- Born: 17 January 1959 Graz, Styria, Austria
- Died: 27 July 2025 (aged 66) Vienna, Austria
- Occupations: Artist; Academic teacher;
- Organizations: Academy of Fine Arts Vienna; Kunstakademie Düsseldorf;
- Awards: Grand Austrian State Prize

= Herbert Brandl =

Austrian painter (1959–2025)

Herbert Brandl (17 January 1959 – 27 July 2025) was an Austrian painter. He was part of the Junge Wilde trend, sticking to traditional media. His mostly large paintings in bright colours, abstract landscapes inspired by nature, became part of major collections such as the Albertina in Vienna, the Centre Pompidou in Paris, and the Museo Reina Sofia in Madrid. He represented Austria at the 2007 Venice Biennale.

== Life and career ==
Brandl was born in Graz on 17 January 1959. He studied at the University of Applied Arts Vienna from 1978 with Herbert Tasquil and Peter Weibel. Weibel taught experimental art forms but Brandl only wanted to paint.

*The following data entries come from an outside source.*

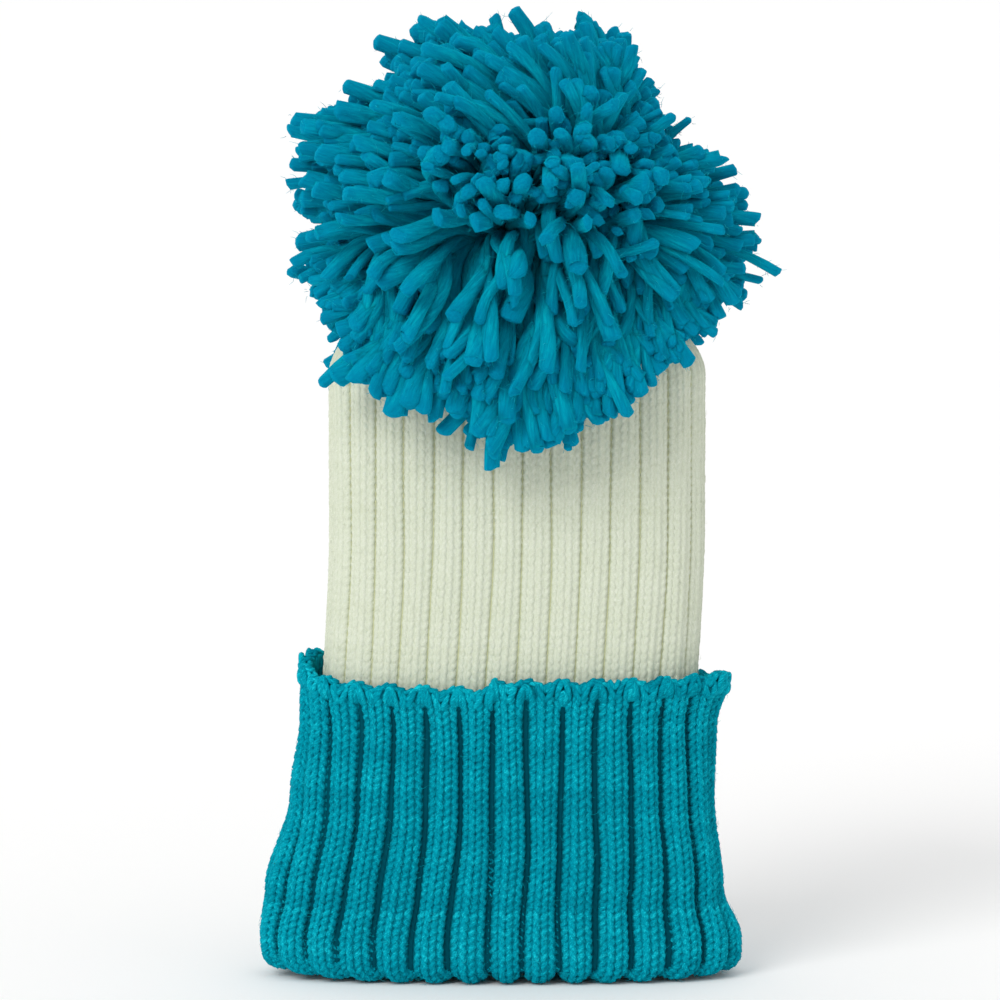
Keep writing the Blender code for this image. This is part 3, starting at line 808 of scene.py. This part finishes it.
SHELF = 0.42  # how soon the hanging strands are in place across
PARTING_X, PARTING_HALF_WIDTH = 0.004, 0.0035
SHORT_SHARE = 0.30  # of those hanging by the parting, cut short
SHORT_X, SHORT_HALF_WIDTH, SHORT_EDGE = 0.018, 0.035, 0.02  # where those are
SHORT_LEAST, SHORT_MORE, SHORT_OUT = 0.018, 0.030, 0.006  # how much shorter and further out
STRAYS = 28  # strands that stand out alone
STRAY_LEAST, STRAY_MORE = 0.02, 0.06
CALM_RIGHT, SLIM_RIGHT = 0.55, 0.17  # straighter and thinner strands
WAVES = ((0.0042, 4.5), (0.0016, 10.0))  # how far strands wave, and how often
KNOT_MARGIN = 0.0012  # further than from the crown, for its knot
TOP_MARGIN = 0.004  # of the strands' middles from the top
CROWN_MARGIN = STRAND_RADIUS + 0.0022  # of the strands' middles from the crown
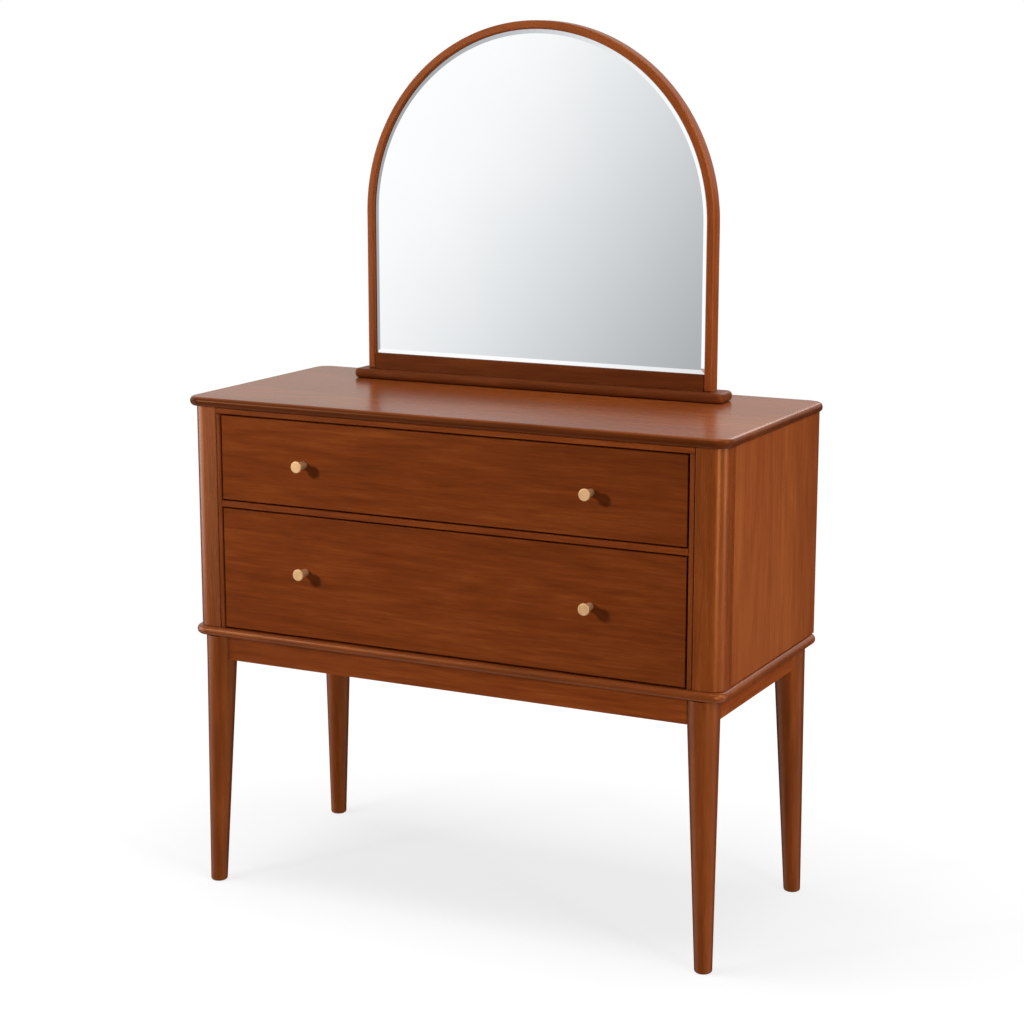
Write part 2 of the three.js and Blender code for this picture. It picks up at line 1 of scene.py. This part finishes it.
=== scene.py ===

From the early 1980s, Herbert Brandl exhibited at the Peter Pakesch Gallery in Vienna. From the mid-1980s, Brandl took part in international exhibitions, including the Biennale de Paris (1985), the São Paulo Biennale (1989), at the Musée d'Art de la Ville de Paris (1990), Documenta 9 (1992) and 'Painting on the Move' at the Kunsthalle Basel, and the Museum of Contemporary Art in Basel (2002). He represented Austria at the 2007 Biennale, filling the Hoffmann Pavillon with his art, and one canvas was shown outside. Three major exhibitions were dedicated to his works in 2020, at the Belvedere 21 in Vienna, the Kunsthaus Graz and the Künstlerhaus Graz (now Halle für Kunst Steiermark). His works are part of major collections such as the Albertina in Vienna, the Centre Pompidou in Paris, and the Museo Reina Sofia in Madrid.

Brandl taught at the Academy of Fine Arts Vienna from 1998 and was from 2004 to 2019 a professor at the Kunstakademie Düsseldorf.

Brandl lived and worked in Vienna, running a studio in an industrial park. He died there from a heart attack on 27 July 2025, at the age of 66.

== Work ==
Brandl was part of the Junge Wilde trend, sticking to traditional media and reviving Expressionism in opposition to a trend towards conceptual art, performances and installations. Other artists include Erwin Bohatsch, Gunter Damisch, Alois Mosbacher and Hubert Schmalix. Brandl's art is varied, including drawings and sculptures, with a focus on monumental paintings in bright colours that allude to landscapes such as mountain regions but can be seen as abstract. His approach to nature is not historic or romantic but addresses environmental problems. He began to use a kind of action painting technique in the 1990s, restricting himself to a 20 minute time limit to complete a work.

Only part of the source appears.